Le batteur Gérard Siracusa s’est lancé dans le solo, cet exercice que franchissent en général plus allègrement les pianistes. C’est une entreprise courageuse, extrême que de livrer ainsi un combat à peaux et mains nues ; une grande solitude, certes assumée, désirée, recherchée même mais dont on sent bien ce qu’elle peut avoir de périlleux.

 

 «Drums immersion», «une lumineuse suite de solos dédiés à la batterie», est un bel objet produit avec goût par Radio France, enregistré parfaitement aux studios 104 et 10 de la maison ronde sans re-recording en février et mars 2008. De ce point de vue, peut-être le découpage en pièces séparées peut sembler arbitraire, puisque l’album est une architecture sonore de sept pièces de longueur très diverses « Monologue «  par exemple fait plus d’un quart d’heure :

Improvisation totale de ces pièces dont la forme résulte bien de fluctuations naturelles, avec l’appréhension d’un certain vide, l’intégration audacieuse de silences, de ruptures, un vrai moment poétique.
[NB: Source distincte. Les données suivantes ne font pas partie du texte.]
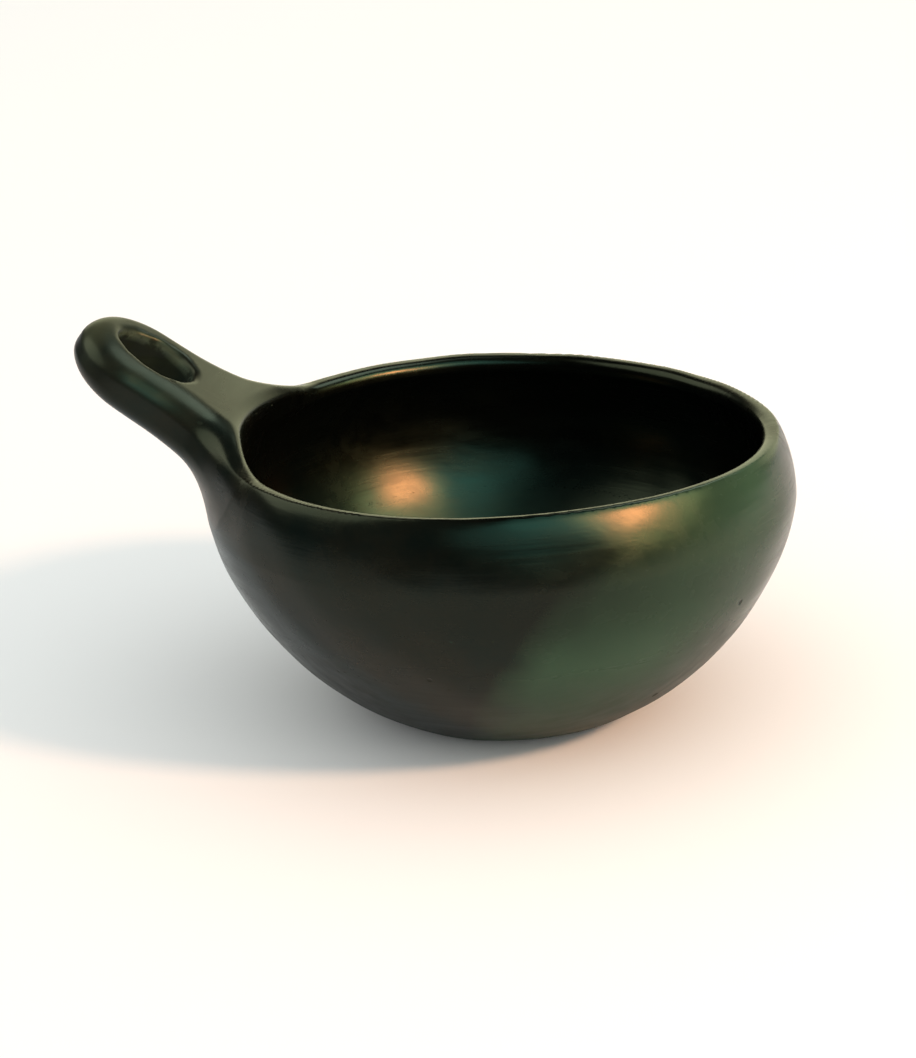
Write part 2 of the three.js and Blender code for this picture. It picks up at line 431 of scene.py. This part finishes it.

Gérard Siracusa a saisi ainsi la chance de se portraiturer,dans ce travail un peu ingrat de l’auto portrait derrière lequel cependant il semble s’effacer tant il joue des climats et des atmosphères, variant les nuances, faisant se croiser mystères, instantanés et aussi exigences d’une vraie personnalité musicale : voilà bien sept pièces qui n’écrivent pas un traité de la batterie mais explorent les possibilités de l’instrument, affirmant une dimension narrative et même émotionnelle:un formidable sens de l’initiative, de l’espace et d’une certaine dramaturgie.

 

Inutile de préciser qu’il est impossible de décrire un tel projet, d’autant que les « liner notes » lumineuses, authentiques de la plume de Christian Tarting dont on connaît la pertinence et le rapport passionné à la littérature, l’édition , la musique le cinéma, surpassent la meilleure chronique…

Drums immersion nous semble cependant  abouti et révélateur d’une démarche qu’entretient depuis longtemps le batteur avec la recherche sonore ( énergie, résonance), une réflexion constante sur la place de cet instrument-accompagnateur dont on attend toujours une virtuosité spectaculaire.Le chant n’est jamais très loin et Siracusa explore toutes les ressources mélodiques que l’instrument peut offrir.

Cet album mérite d’être glissé dans le lecteur et écouté jusqu’au bout de cette presqu’heure de musique, au long de la « chiara selva » à laquelle renvoie aussi la belle photo de couverture. Il faut se frayer l’écoute dans cette silve douce et accueillante ni trop dépouillée ni lourdement tropicale. Chroniquer revient donc à faire vivre et respirer une seconde fois cette musique, à créer de petits infinis, prétextes à ces états/ éclats, à faire percevoir ce qui bat avec une évidente et mystérieuse simplicité.